◆ Problem description
Report, as a bare number, how many lines contain the string "origin".

◆ Data for processing
-=-=-

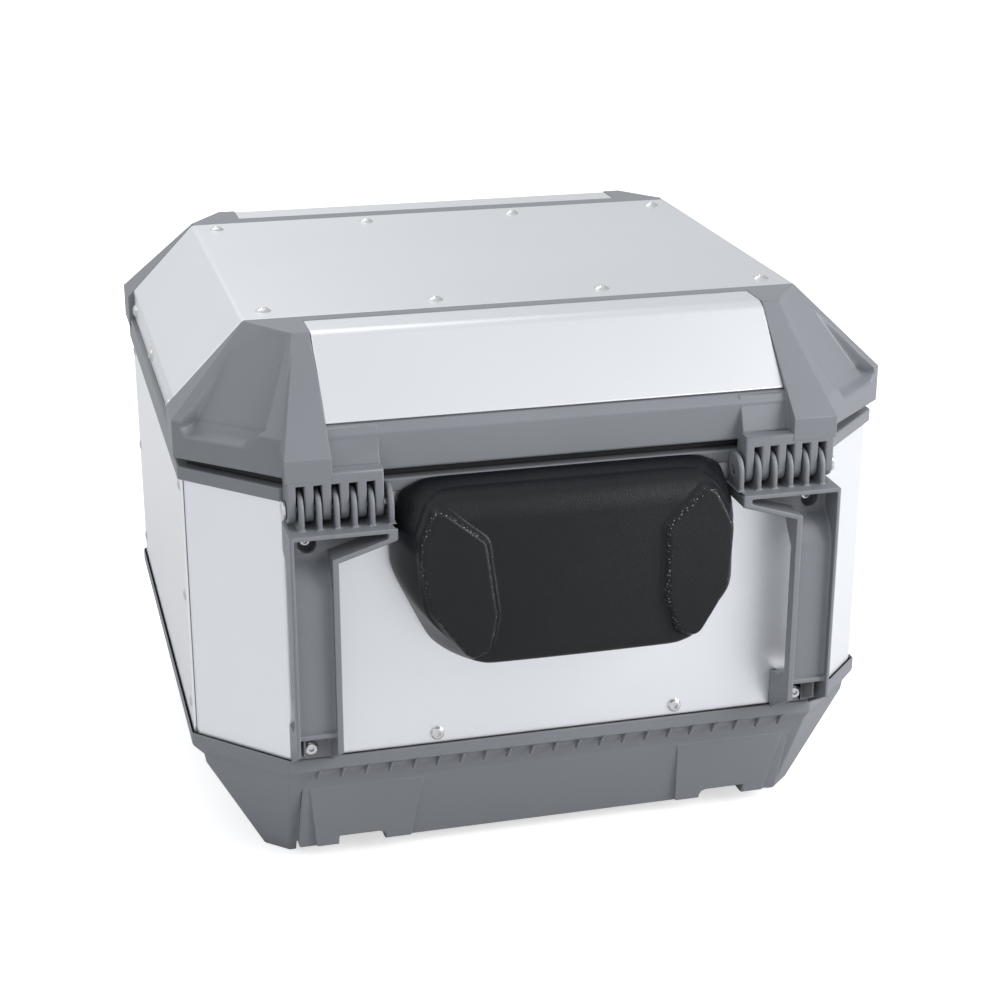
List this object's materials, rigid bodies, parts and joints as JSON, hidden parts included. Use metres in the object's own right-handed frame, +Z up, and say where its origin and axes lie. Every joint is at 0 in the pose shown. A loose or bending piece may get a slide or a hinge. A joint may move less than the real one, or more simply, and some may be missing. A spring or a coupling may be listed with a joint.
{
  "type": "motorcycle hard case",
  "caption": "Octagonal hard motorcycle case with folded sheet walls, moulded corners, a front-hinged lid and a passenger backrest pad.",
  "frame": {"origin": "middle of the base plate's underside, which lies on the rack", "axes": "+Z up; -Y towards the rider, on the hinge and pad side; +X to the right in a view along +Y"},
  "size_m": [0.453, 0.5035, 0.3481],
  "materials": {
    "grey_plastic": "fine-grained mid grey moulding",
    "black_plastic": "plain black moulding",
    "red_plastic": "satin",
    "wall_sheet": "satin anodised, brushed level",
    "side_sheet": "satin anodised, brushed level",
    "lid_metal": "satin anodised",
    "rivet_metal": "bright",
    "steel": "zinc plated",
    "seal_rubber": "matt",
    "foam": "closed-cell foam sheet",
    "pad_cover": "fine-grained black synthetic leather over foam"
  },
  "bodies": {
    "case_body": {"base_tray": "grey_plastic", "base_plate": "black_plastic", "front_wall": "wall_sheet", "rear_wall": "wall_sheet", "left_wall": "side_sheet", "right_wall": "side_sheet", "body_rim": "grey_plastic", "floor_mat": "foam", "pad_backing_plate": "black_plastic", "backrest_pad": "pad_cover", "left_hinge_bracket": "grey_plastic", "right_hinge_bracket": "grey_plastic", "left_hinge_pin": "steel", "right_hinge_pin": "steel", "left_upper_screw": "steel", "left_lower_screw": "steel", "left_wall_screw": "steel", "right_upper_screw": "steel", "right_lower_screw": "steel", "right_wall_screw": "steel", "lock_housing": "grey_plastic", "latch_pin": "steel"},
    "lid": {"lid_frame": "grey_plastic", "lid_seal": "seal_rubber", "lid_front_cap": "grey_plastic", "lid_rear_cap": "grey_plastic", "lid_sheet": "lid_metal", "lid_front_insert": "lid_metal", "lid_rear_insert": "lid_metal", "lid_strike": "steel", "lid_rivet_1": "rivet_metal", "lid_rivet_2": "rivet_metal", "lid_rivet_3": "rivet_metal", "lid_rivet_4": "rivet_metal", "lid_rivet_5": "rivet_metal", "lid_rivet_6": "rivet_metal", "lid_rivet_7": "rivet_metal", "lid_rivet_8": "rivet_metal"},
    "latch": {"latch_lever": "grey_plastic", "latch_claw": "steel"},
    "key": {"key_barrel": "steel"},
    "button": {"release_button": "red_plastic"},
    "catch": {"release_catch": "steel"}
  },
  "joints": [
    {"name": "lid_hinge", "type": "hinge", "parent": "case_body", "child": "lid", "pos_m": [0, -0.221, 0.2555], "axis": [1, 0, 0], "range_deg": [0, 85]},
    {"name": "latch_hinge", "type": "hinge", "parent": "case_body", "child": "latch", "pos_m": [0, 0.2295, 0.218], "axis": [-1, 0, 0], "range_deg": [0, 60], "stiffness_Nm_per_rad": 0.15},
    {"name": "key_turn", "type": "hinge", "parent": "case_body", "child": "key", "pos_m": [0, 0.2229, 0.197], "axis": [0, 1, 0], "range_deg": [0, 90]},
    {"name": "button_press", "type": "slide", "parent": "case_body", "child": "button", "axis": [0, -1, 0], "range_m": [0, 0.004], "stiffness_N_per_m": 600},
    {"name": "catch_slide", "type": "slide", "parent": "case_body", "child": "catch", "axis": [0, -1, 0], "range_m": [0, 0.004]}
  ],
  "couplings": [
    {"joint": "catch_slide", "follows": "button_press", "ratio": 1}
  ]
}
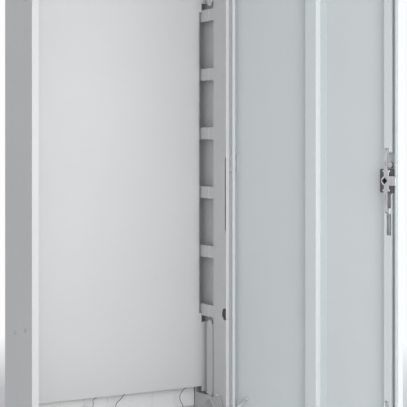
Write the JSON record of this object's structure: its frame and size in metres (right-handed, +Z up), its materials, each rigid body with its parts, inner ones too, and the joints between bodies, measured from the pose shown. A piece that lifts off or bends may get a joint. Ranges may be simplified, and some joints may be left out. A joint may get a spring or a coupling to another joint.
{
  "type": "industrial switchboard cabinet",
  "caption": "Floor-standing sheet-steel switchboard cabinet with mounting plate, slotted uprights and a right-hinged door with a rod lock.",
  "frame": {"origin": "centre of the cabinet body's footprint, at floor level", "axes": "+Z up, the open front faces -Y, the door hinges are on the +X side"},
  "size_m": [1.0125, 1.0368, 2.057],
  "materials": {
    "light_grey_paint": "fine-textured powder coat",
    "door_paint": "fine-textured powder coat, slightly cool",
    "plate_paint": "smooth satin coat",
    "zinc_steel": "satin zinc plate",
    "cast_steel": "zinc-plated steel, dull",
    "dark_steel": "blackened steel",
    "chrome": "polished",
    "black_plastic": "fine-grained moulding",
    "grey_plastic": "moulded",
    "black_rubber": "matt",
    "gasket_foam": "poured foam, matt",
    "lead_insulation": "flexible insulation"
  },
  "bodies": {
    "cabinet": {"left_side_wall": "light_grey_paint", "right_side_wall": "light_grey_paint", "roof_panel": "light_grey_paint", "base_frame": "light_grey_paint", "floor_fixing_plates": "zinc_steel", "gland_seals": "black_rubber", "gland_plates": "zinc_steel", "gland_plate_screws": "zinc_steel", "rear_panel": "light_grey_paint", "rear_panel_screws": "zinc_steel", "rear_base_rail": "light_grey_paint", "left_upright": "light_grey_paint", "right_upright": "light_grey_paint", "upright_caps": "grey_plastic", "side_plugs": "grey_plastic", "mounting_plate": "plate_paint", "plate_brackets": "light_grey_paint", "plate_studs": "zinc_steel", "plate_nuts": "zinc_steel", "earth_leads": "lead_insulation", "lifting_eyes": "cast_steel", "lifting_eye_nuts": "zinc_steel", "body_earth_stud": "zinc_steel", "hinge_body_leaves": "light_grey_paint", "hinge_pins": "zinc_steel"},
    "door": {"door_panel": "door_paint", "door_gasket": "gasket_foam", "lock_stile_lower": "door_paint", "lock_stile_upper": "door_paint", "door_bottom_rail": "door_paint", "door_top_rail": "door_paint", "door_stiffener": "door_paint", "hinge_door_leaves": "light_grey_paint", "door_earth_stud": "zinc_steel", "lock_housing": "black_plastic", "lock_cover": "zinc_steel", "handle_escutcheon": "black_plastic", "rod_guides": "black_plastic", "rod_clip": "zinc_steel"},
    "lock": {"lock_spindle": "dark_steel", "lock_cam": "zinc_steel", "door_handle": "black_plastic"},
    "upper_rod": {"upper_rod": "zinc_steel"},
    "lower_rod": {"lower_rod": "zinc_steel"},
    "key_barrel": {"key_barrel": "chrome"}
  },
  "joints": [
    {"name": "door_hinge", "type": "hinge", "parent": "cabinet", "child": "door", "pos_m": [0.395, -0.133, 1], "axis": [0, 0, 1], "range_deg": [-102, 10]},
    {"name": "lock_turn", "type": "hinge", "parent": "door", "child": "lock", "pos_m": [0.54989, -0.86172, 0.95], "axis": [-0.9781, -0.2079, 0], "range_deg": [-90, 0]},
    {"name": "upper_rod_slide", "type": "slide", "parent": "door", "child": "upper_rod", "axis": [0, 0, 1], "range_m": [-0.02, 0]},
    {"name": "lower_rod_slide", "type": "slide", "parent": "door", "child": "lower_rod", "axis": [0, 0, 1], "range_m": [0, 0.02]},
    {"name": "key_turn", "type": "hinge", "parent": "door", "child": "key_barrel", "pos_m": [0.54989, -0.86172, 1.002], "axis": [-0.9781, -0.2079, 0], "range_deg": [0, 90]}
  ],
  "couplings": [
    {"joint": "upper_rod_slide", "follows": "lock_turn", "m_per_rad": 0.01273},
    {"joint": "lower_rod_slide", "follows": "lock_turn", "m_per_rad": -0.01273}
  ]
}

-=-=-

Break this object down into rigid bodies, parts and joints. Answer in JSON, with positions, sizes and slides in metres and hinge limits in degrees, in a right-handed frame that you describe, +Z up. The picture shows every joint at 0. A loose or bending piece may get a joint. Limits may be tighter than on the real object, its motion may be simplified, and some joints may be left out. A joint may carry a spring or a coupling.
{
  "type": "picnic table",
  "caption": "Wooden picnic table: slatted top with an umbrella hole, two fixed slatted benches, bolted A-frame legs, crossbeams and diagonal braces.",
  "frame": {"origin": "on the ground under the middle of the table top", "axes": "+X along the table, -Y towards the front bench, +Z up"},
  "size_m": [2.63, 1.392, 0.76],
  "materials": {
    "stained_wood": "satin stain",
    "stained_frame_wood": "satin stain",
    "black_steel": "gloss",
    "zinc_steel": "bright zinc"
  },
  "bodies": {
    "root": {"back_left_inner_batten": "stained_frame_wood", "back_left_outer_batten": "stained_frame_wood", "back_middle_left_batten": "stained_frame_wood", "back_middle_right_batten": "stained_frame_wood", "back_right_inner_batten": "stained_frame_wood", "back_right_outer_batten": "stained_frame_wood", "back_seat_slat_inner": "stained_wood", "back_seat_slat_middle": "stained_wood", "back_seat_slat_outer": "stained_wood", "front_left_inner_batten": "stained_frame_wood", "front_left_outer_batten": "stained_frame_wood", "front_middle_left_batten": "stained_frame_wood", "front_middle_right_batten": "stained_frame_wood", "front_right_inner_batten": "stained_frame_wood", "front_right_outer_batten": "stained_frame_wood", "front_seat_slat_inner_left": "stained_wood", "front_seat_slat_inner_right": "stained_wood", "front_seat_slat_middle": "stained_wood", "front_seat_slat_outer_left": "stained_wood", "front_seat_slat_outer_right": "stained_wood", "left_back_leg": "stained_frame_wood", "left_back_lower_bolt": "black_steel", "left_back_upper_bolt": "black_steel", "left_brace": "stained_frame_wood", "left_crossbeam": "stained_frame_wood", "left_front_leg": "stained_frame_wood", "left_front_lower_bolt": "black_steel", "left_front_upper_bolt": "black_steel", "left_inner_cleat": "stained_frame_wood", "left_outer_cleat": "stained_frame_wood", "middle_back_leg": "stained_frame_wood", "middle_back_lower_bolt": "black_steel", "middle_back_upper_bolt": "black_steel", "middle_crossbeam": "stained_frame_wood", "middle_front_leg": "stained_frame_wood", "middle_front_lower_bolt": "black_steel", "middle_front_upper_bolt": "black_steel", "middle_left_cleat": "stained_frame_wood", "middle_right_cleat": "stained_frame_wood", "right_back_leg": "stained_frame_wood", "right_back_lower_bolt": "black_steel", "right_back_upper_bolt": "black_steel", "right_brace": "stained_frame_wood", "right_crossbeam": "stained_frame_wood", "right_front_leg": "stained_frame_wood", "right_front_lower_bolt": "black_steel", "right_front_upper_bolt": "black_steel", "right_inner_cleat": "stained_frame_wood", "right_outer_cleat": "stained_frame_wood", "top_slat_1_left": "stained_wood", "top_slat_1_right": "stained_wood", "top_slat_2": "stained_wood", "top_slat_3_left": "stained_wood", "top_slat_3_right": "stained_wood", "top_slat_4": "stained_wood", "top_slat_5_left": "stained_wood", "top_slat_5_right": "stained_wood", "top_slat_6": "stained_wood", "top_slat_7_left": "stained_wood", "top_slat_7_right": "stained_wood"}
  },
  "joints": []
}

-=-=-

◆ Right answer
4